**Your task**
Output, word for word, every line from the start of the listing down to and including the line that contains "bpy.data.meshes.remove(mesh)"; include nothing else.

-- start Data --

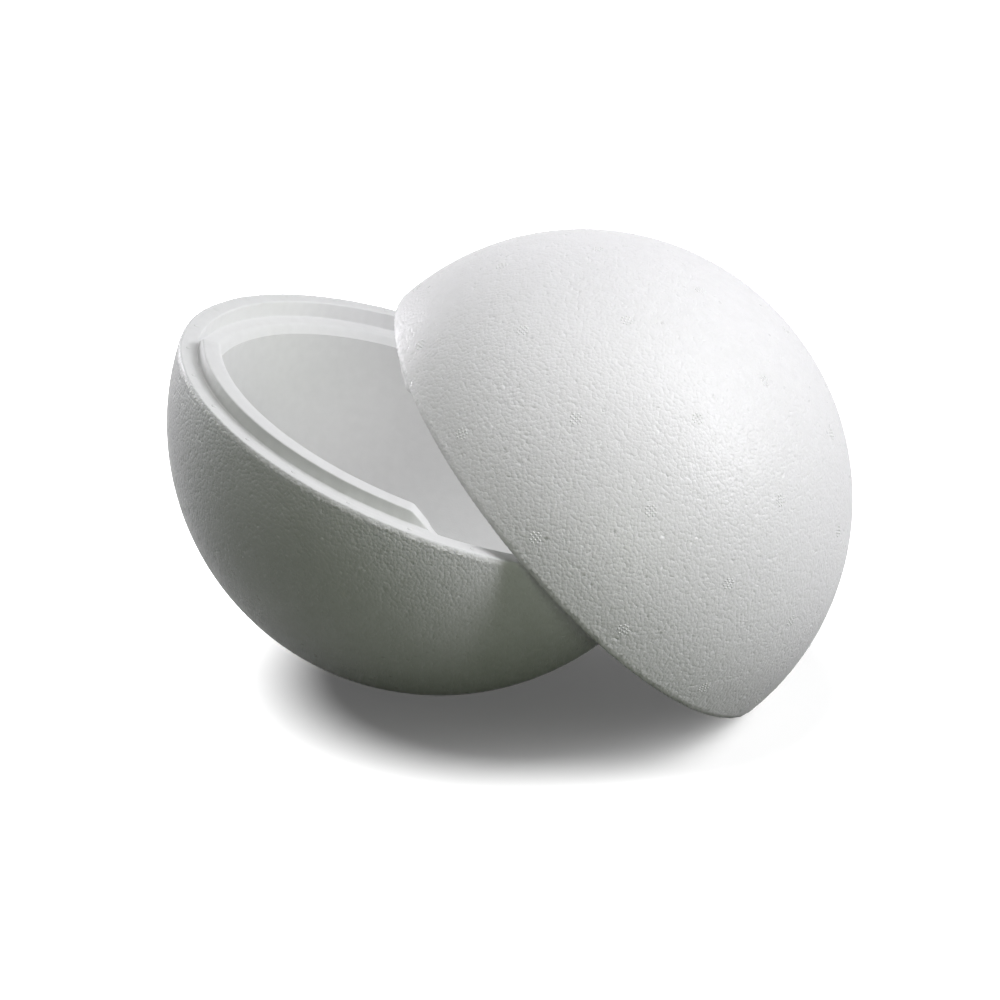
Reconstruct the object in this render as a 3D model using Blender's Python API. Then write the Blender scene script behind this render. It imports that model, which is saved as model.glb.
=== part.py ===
# Hollow polystyrene ball in two identical half shells, shown opened.
# One half lies on its round back as a bowl, and the other leans over it with its rim on the ground.
# Metres, +Z up. The origin is on the ground, below the middle of the pair.

import math

import bmesh
import bpy
from mathutils import Vector

# Sizes of one half shell.
outerRadius = 0.150
wallThickness = 0.0222
tongueHeight = 0.0073
tongueOuterRadius = 0.1386
rebateDepth = 0.0095
jointClearance = 0.0009
tongueArc = math.radians(90.0)
tongueEndSlope = math.radians(31.5)

# How the two halves lie.
bowlTilt = math.radians(19.6)
domeTilt = math.radians(46.1)
bowlTongueStart = math.radians(176.7)
domeTongueStart = math.radians(148.8)
restGap = 0.0004

# Fineness of the turned shapes.
turnSteps = 60
outerSteps = 16
innerSteps = 13

# Reach of the cutter past the surfaces that it leaves through.
cutReach = 0.004

# Sizes that follow from the ones above.
cavityRadius = outerRadius - wallThickness
rebateOuterRadius = tongueOuterRadius + jointClearance
stepAngle = 2 * math.pi / turnSteps


def clear_scene():
    for item in list(bpy.data.objects):
        bpy.data.objects.remove(item, do_unlink=True)
    for mesh in list(bpy.data.meshes):
        bpy.data.meshes.remove(mesh)


def foam_material(name, colour):
    material = bpy.data.materials.new(name)
    material.use_nodes = True
    shader = material.node_tree.nodes["Principled BSDF"]
    shader.inputs["Base Color"].default_value = (*colour, 1.0)
    shader.inputs["Roughness"].default_value = 0.62
    shader.inputs["Metallic"].default_value = 0.0
    shader.inputs["IOR"].default_value = 1.45
    material.diffuse_color = (*colour, 1.0)
    return material


def add_object(name, bm):
    mesh = bpy.data.meshes.new(name)
    bm.to_mesh(mesh)
    bm.free()
    item = bpy.data.objects.new(name, mesh)
    bpy.context.scene.collection.objects.link(item)
    return item


def shell_profile():
    """Section from the back pole round the outside, over the rim and back along the cavity."""
    points = []
    for step in range(outerSteps + 1):
        angle = 0.5 * math.pi * step / outerSteps
        points.append((outerRadius * math.sin(angle), -outerRadius * math.cos(angle)))
    points.append((tongueOuterRadius, 0.0))
    points.append((tongueOuterRadius, tongueHeight))
    points.append((cavityRadius, tongueHeight))
    for step in range(innerSteps + 1):
        angle = 0.5 * math.pi * (1.0 - step / innerSteps)
        points.append((cavityRadius * math.sin(angle), -cavityRadius * math.cos(angle)))
    return points


def turned_shell():
    """The half shell with its tongue running all the way round, turned from its section."""
    bm = bmesh.new()
    profile = [bm.verts.new((radius, 0.0, height)) for radius, height in shell_profile()]
    edges = [bm.edges.new(pair) for pair in zip(profile, profile[1:])]
    bmesh.ops.spin(
        bm,
        geom=profile + edges,
        cent=(0.0, 0.0, 0.0),
        axis=(0.0, 0.0, 1.0),
        angle=2 * math.pi,
        steps=turnSteps,
    )
    bmesh.ops.remove_doubles(bm, verts=bm.verts, dist=0.00001)
    bmesh.ops.recalc_face_normals(bm, faces=bm.faces)
    return bm


def end_shift(height):
    """How far the slanted tongue end has moved round at this height, zero at the rim's level."""
    return height / math.tan(tongueEndSlope) / tongueOuterRadius


def rebate_cutter():
    """The ring sector that takes the tongue away and sinks the rebate, with slanted ends."""
    inner = cavityRadius - 2.0 * cutReach
    low = -rebateDepth
    high = tongueHeight + cutReach
    corners = [(inner, low), (rebateOuterRadius, low), (rebateOuterRadius, high), (inner, high)]
    first = tongueArc
    last = 2 * math.pi
    # The regular stations lie half a step off the shell's own, clear of both slanted ends.
    reach = max(abs(end_shift(low)), abs(end_shift(high))) + 0.3 * stepAngle
    count = max(3, int((last - first - 2 * reach) / stepAngle))
    stations = [first + reach + (last - first - 2 * reach) * step / count for step in range(count + 1)]
    bm = bmesh.new()
    rings = []
    for index in range(count + 3):
        ring = []
        for radius, height in corners:
            if index == 0:
                angle = first - end_shift(height)
            elif index == count + 2:
                angle = last + end_shift(height)
            else:
                angle = stations[index - 1]
            ring.append(bm.verts.new((radius * math.cos(angle), radius * math.sin(angle), height)))
        rings.append(ring)
    for ring, following in zip(rings, rings[1:]):
        for corner in range(4):
            beside = (corner + 1) % 4
            bm.faces.new((ring[corner], ring[beside], following[beside], following[corner]))
    bm.faces.new(rings[0])
    bm.faces.new(list(reversed(rings[-1])))
    bmesh.ops.recalc_face_normals(bm, faces=bm.faces)
    return bm


def half_shell(name, material, cutter):
    item = add_object(name, turned_shell())
    item.data.materials.append(material)
    cut = item.modifiers.new("rebate", "BOOLEAN")
    cut.operation = "DIFFERENCE"
    cut.solver = "EXACT"
    cut.object = cutter
    item.data.shade_smooth()
    item.data.set_sharp_from_angle(angle=math.radians(30.0))
    return item


def place(item, position, tilt, turn):
    """Turns the shell about its own axis first, then tilts it about the ground's Y axis."""
    item.rotation_mode = "ZYX"
    item.rotation_euler = (0.0, tilt, turn)
    item.location = position


def dome_offset():
    """Distance along X between the two ball centres.

    The bowl's outer rim edge crosses the plane of the dome's rim at two points. There the dome's
    rebate edge rests against it, so the crossing lies on the rebate's radius less the gap.
    """
    ratio = math.sin(bowlTilt) / math.sin(domeTilt)
    lift = (1.0 - math.sin(domeTilt)) / math.sin(domeTilt)
    seat = (rebateOuterRadius - restGap) / outerRadius
    square = 1.0 - ratio * ratio
    middle = ratio * lift
    rest = lift * lift + 1.0 - seat * seat
    crossing = (math.sqrt(middle * middle + square * rest) - middle) / square
    along = crossing * math.sin(domeTilt - bowlTilt)
    return outerRadius * (along / math.sin(domeTilt) + lift * math.cos(domeTilt))


def build():
    clear_scene()
    cutter = add_object("rebate_cutter", rebate_cutter())
    cutter.hide_render = True
    cutter.display_type = "WIRE"

    white = (0.83, 0.84, 0.835)
    bowl = half_shell("bowl_half", foam_material("bowl_foam", white), cutter)
    dome = half_shell("dome_half", foam_material("dome_foam", white), cutter)

    # The cutter follows each shell, so each gets its own copy in place.
    second = cutter.copy()
    second.data = cutter.data.copy()
    second.name = "dome_rebate_cutter"
    bpy.context.scene.collection.objects.link(second)
    second.hide_render = True
    second.display_type = "WIRE"
    dome.modifiers["rebate"].object = second

    offset = dome_offset()
    bowlCentre = Vector((-0.5 * offset, 0.0, outerRadius))
    domeCentre = Vector((0.5 * offset, 0.0, outerRadius * math.sin(domeTilt)))
    place(bowl, bowlCentre, bowlTilt, -bowlTongueStart)
    place(cutter, bowlCentre, bowlTilt, -bowlTongueStart)
    place(dome, domeCentre, domeTilt + math.pi, domeTongueStart + math.pi)
    place(second, domeCentre, domeTilt + math.pi, domeTongueStart + math.pi)


build()
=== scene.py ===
import math
import random

import bpy
from mathutils import Matrix, Vector
from mathutils.geometry import delaunay_2d_cdt


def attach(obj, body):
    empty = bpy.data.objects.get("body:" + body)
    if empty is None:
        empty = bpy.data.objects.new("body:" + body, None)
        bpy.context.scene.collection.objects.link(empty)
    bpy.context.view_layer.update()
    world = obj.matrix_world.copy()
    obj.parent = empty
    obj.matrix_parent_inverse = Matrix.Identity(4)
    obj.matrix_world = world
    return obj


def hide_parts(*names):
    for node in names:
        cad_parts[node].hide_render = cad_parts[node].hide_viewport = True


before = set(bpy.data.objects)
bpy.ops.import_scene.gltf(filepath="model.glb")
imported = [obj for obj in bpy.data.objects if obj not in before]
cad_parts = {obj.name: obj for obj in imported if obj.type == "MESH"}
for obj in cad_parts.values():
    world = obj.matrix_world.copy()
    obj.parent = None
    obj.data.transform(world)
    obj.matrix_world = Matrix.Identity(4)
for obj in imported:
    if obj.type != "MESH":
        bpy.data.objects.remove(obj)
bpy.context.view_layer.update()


def linearOf(hexColour):
    out = []
    for at in (1, 3, 5):
        value = int(hexColour[at:at + 2], 16) / 255
        out.append(value / 12.92 if value <= 0.04045 else ((value + 0.055) / 1.055) ** 2.4)
    return (*out, 1.0)


def addNode(tree, kind, settings=None, links=None):
    node = tree.nodes.new(kind)
    for name, value in (settings or {}).items():
        if name in node.inputs.keys() and not hasattr(node, name):
            node.inputs[name].default_value = value
        else:
            setattr(node, name, value)
    for name, source in (links or {}).items():
        tree.links.new(source, node.inputs[name])
    return node


def newMaterial(name):
    material = bpy.data.materials.new(name)
    material.use_nodes = True
    tree = material.node_tree
    tree.nodes.clear()
    return material, tree


# expanded polystyrene, steam moulded: white and matt with a faint waxy sheen that differs
# from bead to bead, and light soaks a few millimetres into its closed cells
beadFoam = {
    "skin": ("#ECEBEC", "#F5F4F6"),     # the white drifts slowly from bead to bead
    # the rim faces, the step and the hollow take a darker copy of the same white foam: painted shade
    "inside": ("#DADADA", "#E3E3E3"),
    # the vent nubs are the same white foam, toned a little lighter than the skin: painted highlight
    "nubs": ("#F0F0F0", "#F7F7F7"),
    "drift": 0.006,
    "beadSize": 0.0017,     # small beads between the modelled ones
    "shaken": 0.85,         # how far they lie off a regular grid
    "beadHigh": 0.00024,
    "pitShape": 2.8,        # above 1 the grooves stay shallow and the pits between beads narrow
    "cell": 0.0009,         # cells inside one bead are 0.2 mm, drawn coarse enough to show
    "cellHigh": 0.00005,
    "gloss": (0.26, 0.50),  # roughness of the shiniest and the dullest bead on the outside
    "roughInside": 0.50,
    "ior": 1.42,
    "glow": 0.14,
    "glowReach": 0.006,
    "glowTint": (1.0, 1.0, 0.95),
}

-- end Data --

**Output below**
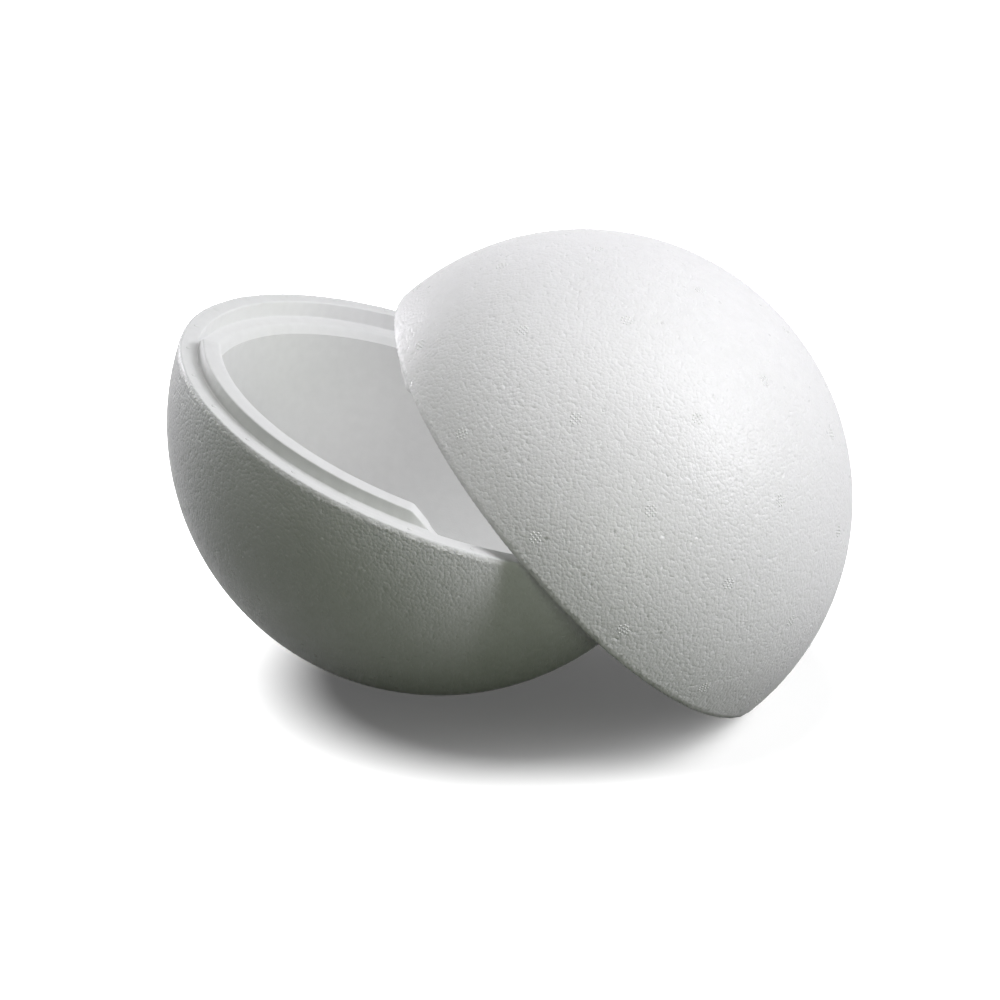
Reconstruct the object in this render as a 3D model using Blender's Python API. Then write the Blender scene script behind this render. It imports that model, which is saved as model.glb.
=== part.py ===
# Hollow polystyrene ball in two identical half shells, shown opened.
# One half lies on its round back as a bowl, and the other leans over it with its rim on the ground.
# Metres, +Z up. The origin is on the ground, below the middle of the pair.

import math

import bmesh
import bpy
from mathutils import Vector

# Sizes of one half shell.
outerRadius = 0.150
wallThickness = 0.0222
tongueHeight = 0.0073
tongueOuterRadius = 0.1386
rebateDepth = 0.0095
jointClearance = 0.0009
tongueArc = math.radians(90.0)
tongueEndSlope = math.radians(31.5)

# How the two halves lie.
bowlTilt = math.radians(19.6)
domeTilt = math.radians(46.1)
bowlTongueStart = math.radians(176.7)
domeTongueStart = math.radians(148.8)
restGap = 0.0004

# Fineness of the turned shapes.
turnSteps = 60
outerSteps = 16
innerSteps = 13

# Reach of the cutter past the surfaces that it leaves through.
cutReach = 0.004

# Sizes that follow from the ones above.
cavityRadius = outerRadius - wallThickness
rebateOuterRadius = tongueOuterRadius + jointClearance
stepAngle = 2 * math.pi / turnSteps


def clear_scene():
    for item in list(bpy.data.objects):
        bpy.data.objects.remove(item, do_unlink=True)
    for mesh in list(bpy.data.meshes):
        bpy.data.meshes.remove(mesh)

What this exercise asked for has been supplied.